O antropólogo foi um dos maiores defensores do ensino universal e criticava a ausência de planos a longo prazo para a educação. Era crítico, por exemplo, do histórico recente das grandes universidades brasileiras. Para ele, a falta de um projeto nacional para educar os brasileiros era uma forma de perpetuar nossa extrema desigualdade social.

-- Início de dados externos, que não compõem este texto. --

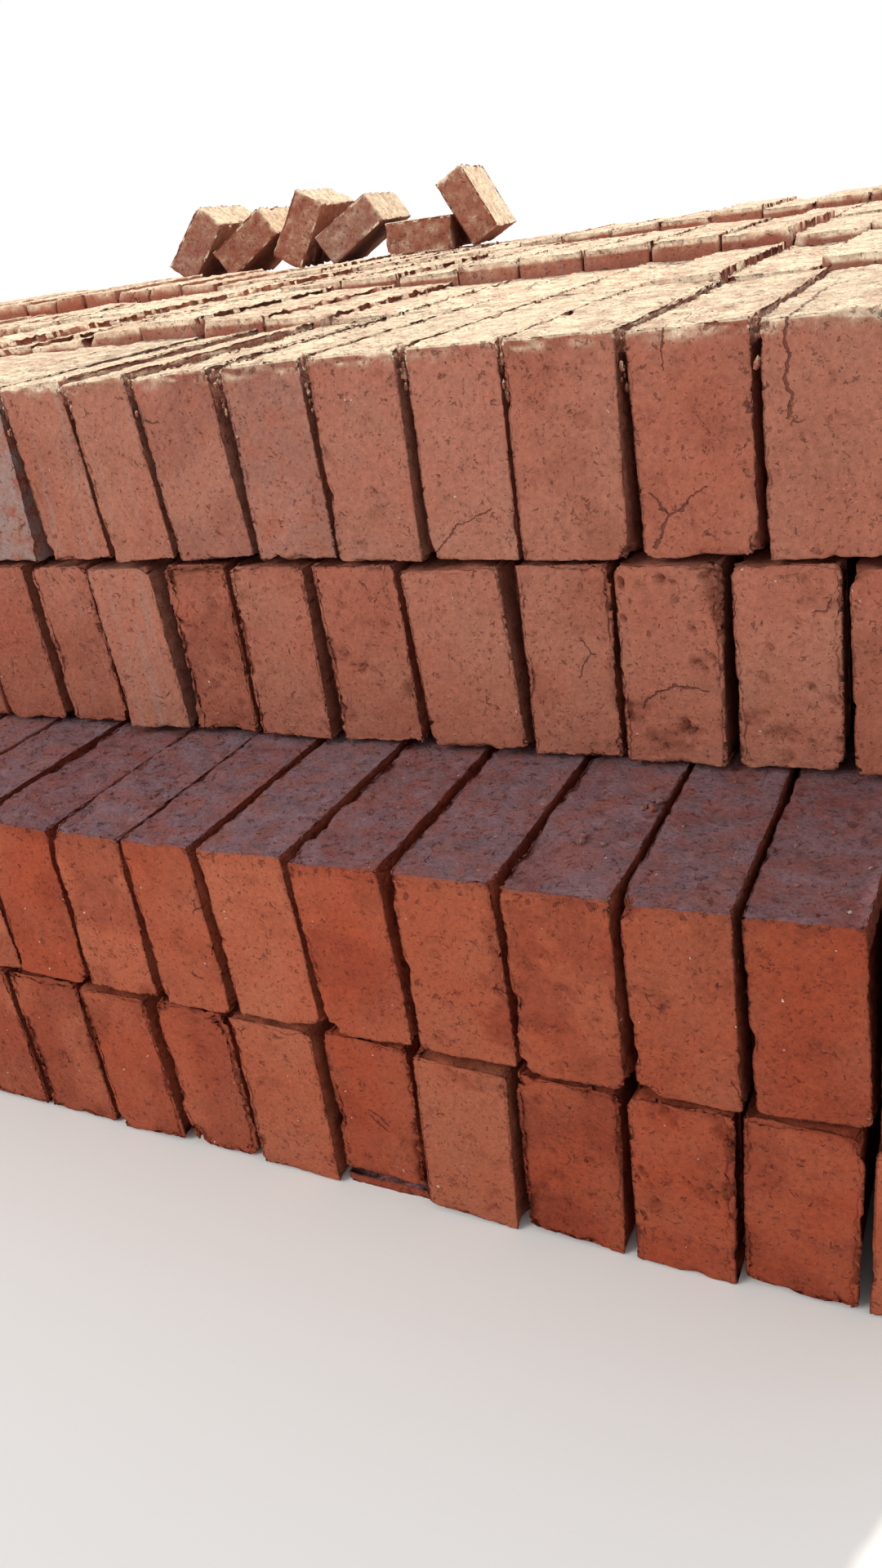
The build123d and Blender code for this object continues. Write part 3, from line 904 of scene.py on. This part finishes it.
# %% World
scene = bpy.context.scene
world = bpy.data.worlds.new("studio")
scene.world = world
world.use_nodes = True
sky = world.node_tree
sky.nodes.clear()
ambient = sky.nodes.new("ShaderNodeBackground")
ambient.inputs["Color"].default_value = (0.94, 0.97, 1.0, 1.0)
ambient.inputs["Strength"].default_value = 0.75
white = sky.nodes.new("ShaderNodeBackground")
rays = sky.nodes.new("ShaderNodeLightPath")
seen = sky.nodes.new("ShaderNodeMixShader")
world_out = sky.nodes.new("ShaderNodeOutputWorld")
white.inputs["Color"].default_value = (1.0, 1.0, 1.0, 1.0)
showing = rays.outputs["Is Camera Ray"]
for kind_of_ray in ("Is Glossy Ray", "Is Transmission Ray"):
    either = sky.nodes.new("ShaderNodeMath")
    either.operation = "MAXIMUM"
    sky.links.new(showing, either.inputs[0])
    sky.links.new(rays.outputs[kind_of_ray], either.inputs[1])
    showing = either.outputs[0]
sky.links.new(showing, seen.inputs[0])
sky.links.new(ambient.outputs[0], seen.inputs[1])
sky.links.new(white.outputs[0], seen.inputs[2])
sky.links.new(seen.outputs[0], world_out.inputs["Surface"])
print("world strength", round(ambient.inputs["Strength"].default_value, 2))

# %% [markdown]
# Two lamps are enough. The high one is a sun, whose rays come from behind and leave the front in shade. The
# wide one in front is so large that it fills that shade evenly and casts no hard shadow of its own.

# %% Lamps
def lamp(name, kind, strength, tint, aim, stand, size):
    """A lamp that stands at one point and is turned towards another."""
    light = bpy.data.lights.new(name, kind)
    light.energy = strength
    light.color = tint
    if kind == "SUN":
        light.angle = size
    else:
        light.shape = "DISK"
        light.size = size
    holder = bpy.data.objects.new(name, light)
    scene.collection.objects.link(holder)
    holder.location = stand
    holder.rotation_euler = (Vector(aim) - Vector(stand)).to_track_quat("-Z", "Y").to_euler()
    print(name, "stands", round((Vector(aim) - Vector(stand)).length, 1), "m away")


lamp("high lamp behind", "SUN", 3.3, (1.0, 0.95, 0.86), (0, 0, 0), (1.15, 3.4, 2.9), math.radians(3))
lamp("wide front lamp", "AREA", 130, (1.0, 0.99, 0.97), (0.8, -1.0, 0.3), (-1.6, -4.4, 2.8), 2.6)

# %% [markdown]
# ## Camera
# The camera stands a little above the level of the top, close to the front, and looks down along the stack.
# Its lens is given by the focal length in pixels of a picture 1920 pixels high.

# %% Camera
PICTURE_HEIGHT = 1920
FOCAL_PIXELS = 1442.0
SENSOR = 36.0
camera_data = bpy.data.cameras.new("camera")
camera_data.sensor_width = SENSOR
camera_data.lens = FOCAL_PIXELS * SENSOR / PICTURE_HEIGHT
camera_data.clip_start = 0.02
camera = bpy.data.objects.new("camera", camera_data)
scene.collection.objects.link(camera)
turn, dip, roll = math.radians(28.47), math.radians(25.63), math.radians(-8.31)
aimed = Matrix.Rotation(turn, 4, "Z") @ Matrix.Rotation(math.radians(90) - dip, 4, "X")
camera.location = (1.3323, -1.6743, 0.6401)
camera.rotation_euler = (aimed @ Matrix.Rotation(roll, 4, "Z")).to_euler()
scene.camera = camera
scene.view_settings.view_transform = "Standard"
print("lens", round(camera_data.lens, 2), "mm")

Como Senador, Darcy foi um dos principais idealizadores do LDB, ou Lei de Diretrizes Básicas para a educação. A lei criou mecanismos de avaliação para o ensino, como o Ideb (Índice de Desenvolvimento da Educação Básica), aumentou o tempo letivo, fez novas divisões nos anos de ensino, que passaram do pré-escolar ao ensino fundamental e médio e ampliou a autonomia das universidades.
"A crise da educação no Brasil não é crise. É projeto", diz uma frase atribuída à Darcy em uma palestra na Escola de Sociologia e Política de São Paulo, em 1977, quando timidamente iniciava-se uma abertura política no Brasil.
Investigação da nossa formação
Darcy tentou decodificar e oferecer soluções para reverter o atraso do nosso país. Para isso, voltou à nossa formação. Considerava, por exemplo, os indígenas como um pilar fundamental para nossa sociedade. Foi um dos idealizadores do Parque do Xingu, mais tarde chamado de Território Indígena do Xingu, que serviu como modelo para a proteção de territórios indígenas consolidada na Constituição de 1988.
O antropólogo, porém, discordava de Gilberto Freyre. Para ele, o Brasil não vive uma "democracia racial". Para Darcy, nossa identidade enquanto país é marcada por uma extensa desigualdade social, um fator que acentua nossa divisão étnica-racial.
Em 1995, lançou o "O povo brasileiro", obra em que encerra a coleção de seus "Estudos de Antropologia da Civilização". Na obra, lançada pouco antes de morrer, Darcy se pergunta "por que o Brasil não deu certo?". Para isso, analisa o choque entre os colonizadores e os saberes dos povos originários e das pessoas escravizadas vindos à força da África.
O antropólogo, então, divide o Brasil entre o Brasil crioulo (que se estende do litoral de São Luís ao Rio de Janeiro e era muito influenciado pela África), o Brasil caboclo (região Norte com a Amazônia e os indígenas), o Brasil sertanejo (como o sertão nordestino e a caatinga), o Brasil caipira (centro-oeste, sudeste, com influência da cidade de São Paulo) e o Brasil sulino (mamelucos vivendo em uma área muito rica e fértil nos pampas gaúchos, e com forte interferência europeia).
Somos ninguém
A mistura de culturas gerou o que Darcy chama de "ninguendade": um povo diverso entre si, com raízes e antepassados pouco claros que precisam criar uma identidade brasileira, ao mesmo tempo estranha e unificada.
"Temos aqui duas instâncias. A do ser formado dentro de uma etnia, sempre irredutível por sua própria natureza, que amarga o destino do exilado, do desterrado, forçado a sobreviver no que sabia ser uma comunidade de estranhos, estrangeiro ele a ela, sozinho ele mesmo. A outra, do ser igualmente desgarrado, como cria da terra, que não cabia, porém, nas entidades étnicas aqui constituídas, repelido por elas como um estranho, vivendo à procura de sua identidade", escreve.
Na década 90, foi criada a Fundação Darcy Ribeiro e seu nome está presente em dezenas de escolas no Brasil. Em 1997, morreu em Brasília vítima de um câncer. "Minha luta como político é contra a desigualdade social em meu país, a enfermidade principal dos ricos brasileiros, que é a sua indiferença diante do sofrimento do povo. Tenho tão nítido o que o Brasil pode ser, e há de ser, que me dói demais o Brasil que é", diz.